Sometimes what I hear or come across bothers me because it happens to be wrong and for some odd reason it is beyond my control to say or do anything about it and suddenly, I feel like baking– something.
I’m not going to share a recipe with you in this particular post, what I will admit to is baking a lot these days. Too much supply for the little demand – this is when I’m compelled to bake the most. I bake anyway, even more so when nobody will admit to needing a cake from me much less admit they’re wrong.

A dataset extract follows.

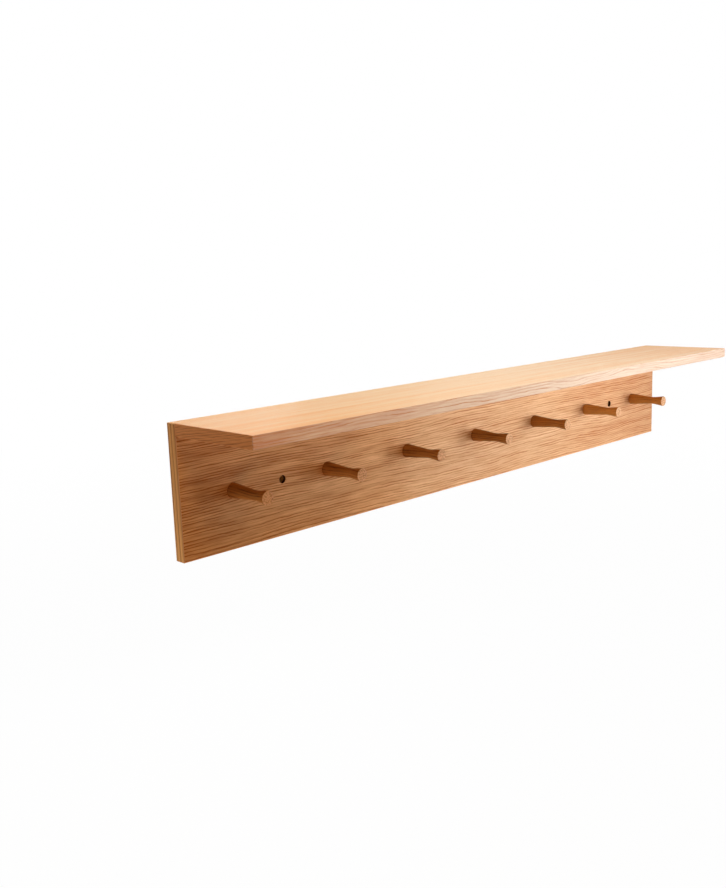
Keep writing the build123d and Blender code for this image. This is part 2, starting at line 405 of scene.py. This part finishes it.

Sometimes when I can’t knock sense into some unenlightened folks I know or thought I knew, some I’ll never know personally and gratefully so… sometimes I am driven to bake without thinking. Sifting, measuring, mixing. Bake til it hurts, not enough baking powder/gun powder (whichever is handy) in the world bake, bake to forget, bake to cover up. An army of gingerbread men wearing icing half smiles sent off to do battle, or menacing bunny shaped cookie cut-outs to protect and defend my interests or my small country. But mostly I bake to shut up.
Shut up the constant need in me to care and make better. If I can’t make better then I’ll make batter. Any way I’m not God, why should people listen to me – I could be wrong. Just stay out of my field of vision while you don’t want my advice … I can’t see what I’m baking or conquering here and well…time is of the vanilla essence.